Bild: Trauer in Paris: Polizeibeamte knien vor den Särgen der vier Opfer des M…
PARIS taz | Zehn Tage nach einem Mordanschlag in der Polizeipräfektur von
Paris gibt es bei den Ermittlern kaum noch Zweifel daran, [1][dass der zum
Islam konvertierte Polizeibeamte Mickael H.,] der drei Kollegen und eine
Kollegin erstochen hat, aus terroristischen islamistischen Motiven
gehandelt haben soll.
Frankreich steht weiterhin unter dem Schock eines Verbrechens, das bisher
den Wenigsten vorstellbar erschienen wäre. Innerhalb der Polizei soll sich
vieles ändern. Und Präsident Emmanuel Macron möchte die Bevölkerung, die er
zur aktiven Wachsamkeit aufruft, in den Kampf gegen den Terrorismus
einbeziehen.
„Sieben Minuten haben gereicht, um das Leben eurer vier Angehörigen
auszulöschen“, sagte Macron am Dienstag im Hof des Invalidendoms. Der
46-jährige, zu 70 Prozent gehörlose Täter, der seit Jahren als Informatiker
im polizeilichen Nachrichtendienst beschäftigt war, wurde im Hof
erschossen, als er einen weiteren Polizisten angreifen wollte.
Die Tat entpuppte sich nach Durchsuchungen schnell als Attentat mit
terroristischen Absichten – und warf kein gutes Licht auf die
Sicherheitsregeln im Hauptquartier der Pariser Polizei.

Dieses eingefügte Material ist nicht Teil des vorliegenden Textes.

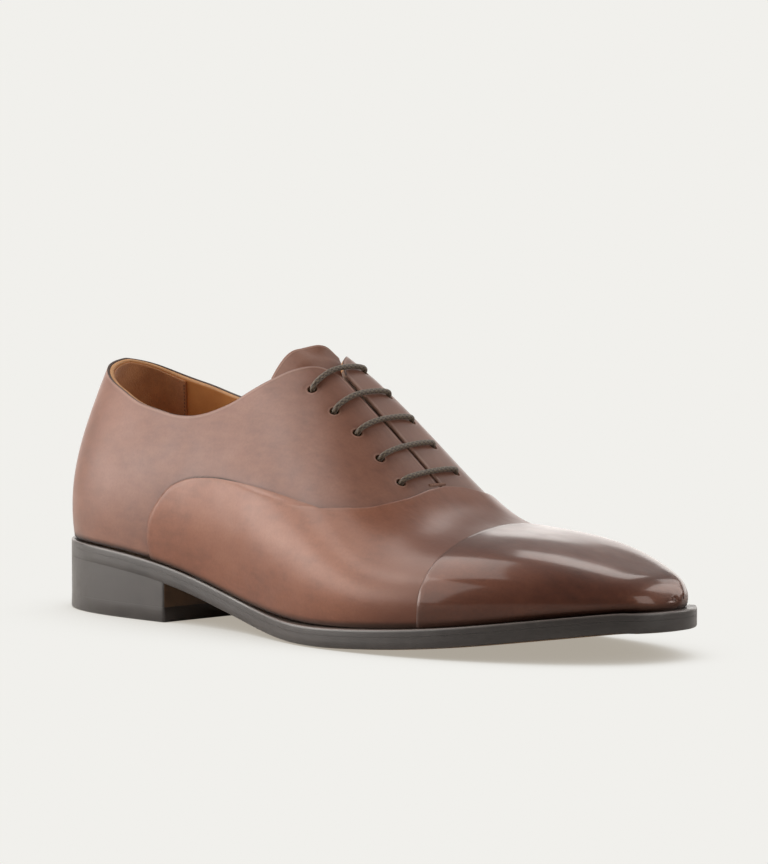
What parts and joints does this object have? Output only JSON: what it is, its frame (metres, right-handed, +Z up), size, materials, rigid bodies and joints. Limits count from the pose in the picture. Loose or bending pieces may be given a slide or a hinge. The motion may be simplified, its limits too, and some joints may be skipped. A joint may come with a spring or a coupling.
{
  "type": "leather oxford shoe",
  "caption": "Right-foot cap-toe oxford shoe in leather: closed lacing, lined upper, welted leather sole that flexes at the ball, hinged tongue and stacked heel.",
  "frame": {"origin": "middle of the shoe's box on the ground", "axes": "+X towards the toe, +Y towards the inner side of a right foot, +Z up"},
  "size_m": [0.3099, 0.1068, 0.1084],
  "materials": {
    "upper_leather": "rosy brown calf, satin",
    "toe_leather": "burnished dark brown calf, glossy",
    "lining_leather": "tan lining leather, matt",
    "grip_suede": "brown suede",
    "stiffener": "undyed leather board",
    "backing_cloth": "cotton backing",
    "lace_cotton": "waxed round cotton",
    "lace_tip": "hard wrapped tip",
    "eyelet_brass": "antique brass",
    "insole_leather": "vegetable tanned",
    "sock_leather": "tan sock leather",
    "edge_leather": "dark brown edge ink",
    "outsole_leather": "oak bark leather, dark waxed edge",
    "cork": "cork paste",
    "shank_steel": "tempered strip",
    "nail_brass": "brass nails",
    "top_piece_rubber": "black rubber"
  },
  "bodies": {
    "rearfoot": {"cork_filler": "cork", "eyelet_lateral_1": "eyelet_brass", "eyelet_lateral_2": "eyelet_brass", "eyelet_lateral_3": "eyelet_brass", "eyelet_lateral_4": "eyelet_brass", "eyelet_lateral_5": "eyelet_brass", "eyelet_medial_1": "eyelet_brass", "eyelet_medial_2": "eyelet_brass", "eyelet_medial_3": "eyelet_brass", "eyelet_medial_4": "eyelet_brass", "eyelet_medial_5": "eyelet_brass", "facing_stay_lateral": "stiffener", "facing_stay_medial": "stiffener", "heel_counter": "stiffener", "heel_grip": "grip_suede", "heel_lift_lower": "edge_leather", "heel_lift_upper": "edge_leather", "heel_nails": "nail_brass", "heel_rand": "edge_leather", "heel_top_piece": "top_piece_rubber", "heel_wedge": "edge_leather", "insole": "insole_leather", "insole_rib": "insole_leather", "lace": "lace_cotton", "lace_tip_a": "lace_tip", "lace_tip_b": "lace_tip", "outsole": "outsole_leather", "quarter_lateral": "upper_leather", "quarter_lining_lateral": "lining_leather", "quarter_lining_medial": "lining_leather", "quarter_medial": "upper_leather", "shank": "shank_steel", "sock": "sock_leather", "vamp": "upper_leather", "vamp_backing": "backing_cloth", "vamp_lining": "lining_leather", "welt": "edge_leather"},
    "forepart": {"cork_filler_forepart": "cork", "insole_forepart": "insole_leather", "insole_rib_forepart": "insole_leather", "outsole_forepart": "outsole_leather", "sock_forepart": "sock_leather", "toe_cap": "toe_leather", "toe_lining": "lining_leather", "toe_puff": "stiffener", "welt_forepart": "edge_leather"},
    "tongue_body": {"tongue": "upper_leather", "tongue_lining": "lining_leather"}
  },
  "joints": [
    {"name": "forepart_flex", "type": "hinge", "parent": "rearfoot", "child": "forepart", "pos_m": [0.05361, 0, 0.0126], "axis": [0, -1, 0], "range_deg": [0, 25], "stiffness_Nm_per_rad": 9, "deforming": ["vamp", "vamp_backing", "vamp_lining"]},
    {"name": "tongue_fold", "type": "hinge", "parent": "rearfoot", "child": "tongue_body", "pos_m": [0.04847, 0, 0.0423], "axis": [0, -1, 0], "range_deg": [0, 16], "stiffness_Nm_per_rad": 0.35}
  ]
}
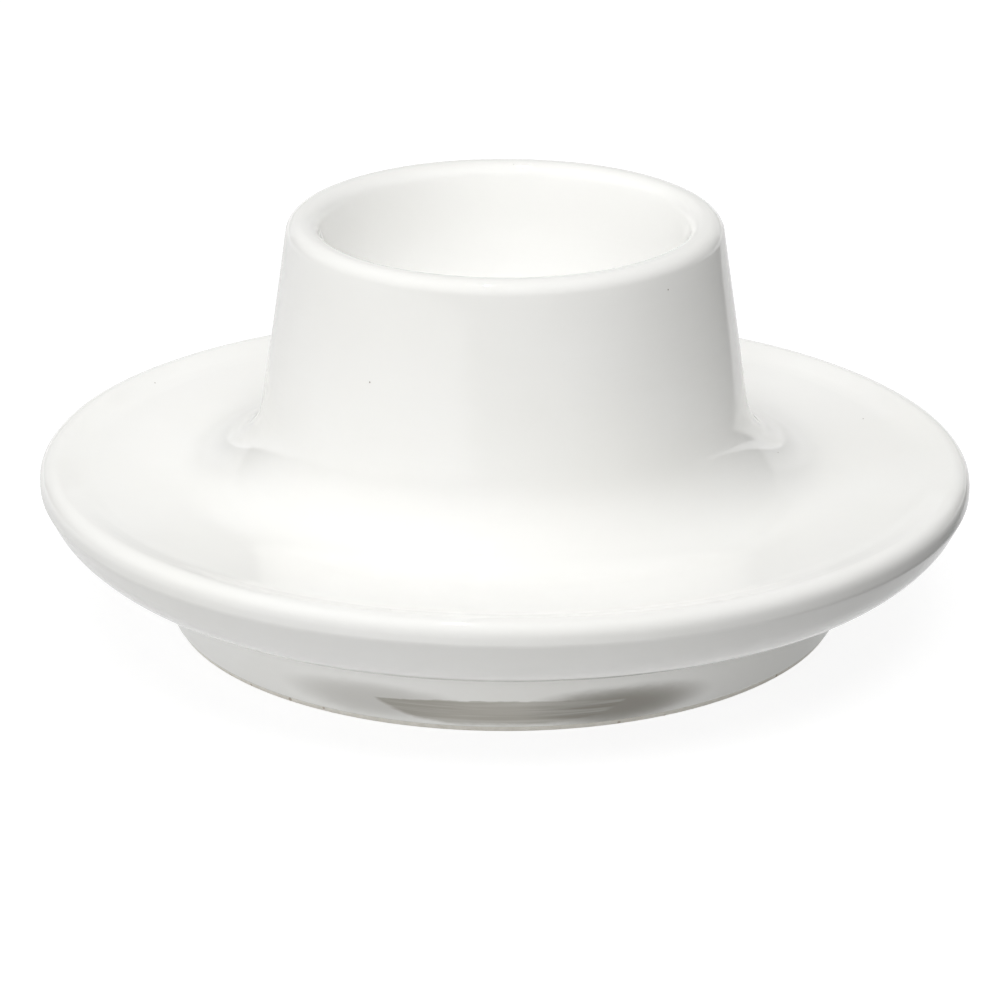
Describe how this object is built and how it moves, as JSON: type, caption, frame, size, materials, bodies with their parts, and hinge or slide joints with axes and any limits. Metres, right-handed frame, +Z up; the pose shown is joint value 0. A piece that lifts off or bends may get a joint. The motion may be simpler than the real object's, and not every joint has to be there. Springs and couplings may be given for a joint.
{
  "type": "egg cup",
  "caption": "Hat-shaped egg cup in one with its saucer: tapered cup with rounded lip, swept out to a wide dished brim with a thick rolled edge, on a short foot ring, in glossy white stoneware.",
  "frame": {"origin": "centre of the foot ring's standing face, on the table", "axes": "+Z is up along the cup's axis of revolution; X and Y are any two directions across it, and the picture looks along +Y"},
  "size_m": [0.12, 0.12, 0.0524],
  "materials": {
    "clay": "fired stoneware clay, matt, bare only on the standing ring",
    "glaze": "glossy white glaze"
  },
  "bodies": {
    "root": {"cup": "clay", "saucer": "clay", "foot_ring": "clay", "glaze_outside": "glaze", "glaze_underside": "glaze"}
  },
  "joints": []
}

## Vorzeichen wurden missachtet
Die Ansprache Macrons war in Wirklichkeit keine Trauerrede, sondern eine
Kampfansage an einen inneren Feind, den er „islamistische Hydra“ nannte –
das Monster der griechischen Mythologie, dessen Köpfe sogleich nachwachsen,
wenn sie abgeschlagen werden. Die Bevölkerung dürfte dieses Bild kaum
beruhigen.
Klar ist, dass Vorzeichen missachtet wurden. Die Kollegen des Täters haben
bezeugt, dass er nach dem Anschlag auf „Charlie Hebdo“ in seinem Büro laut
sagte, das sei der Redaktion des Satireblatts „recht geschehen“. Die
Kollegen hatten die Äußerung gemeldet, jedoch ohne Konsequenzen. Nun fragen
sich viele, warum H. durch alle „Maschen“ der Kontrollen für die
Staatssicherheit schlüpfen konnte.
Durch seine Arbeit hatte H. uneingeschränkten Zugang zu vertraulichen oder
gar streng geheimen Informationen des Nachrichtendienstes. Diese betreffen
unter anderem Polizisten, die in Moscheen mutmaßliche Hassprediger oder
Radikalisierte überwachen sollen. Es ist leicht vorstellbar, wie wertvoll
solche Hinweise für die bekämpften Sympathisanten des Dschihad wären.
Tausende solcher brisanten Daten, inklusive Namen und Adressen von
Polizisten, befanden sich auf einem USB-Stick von H.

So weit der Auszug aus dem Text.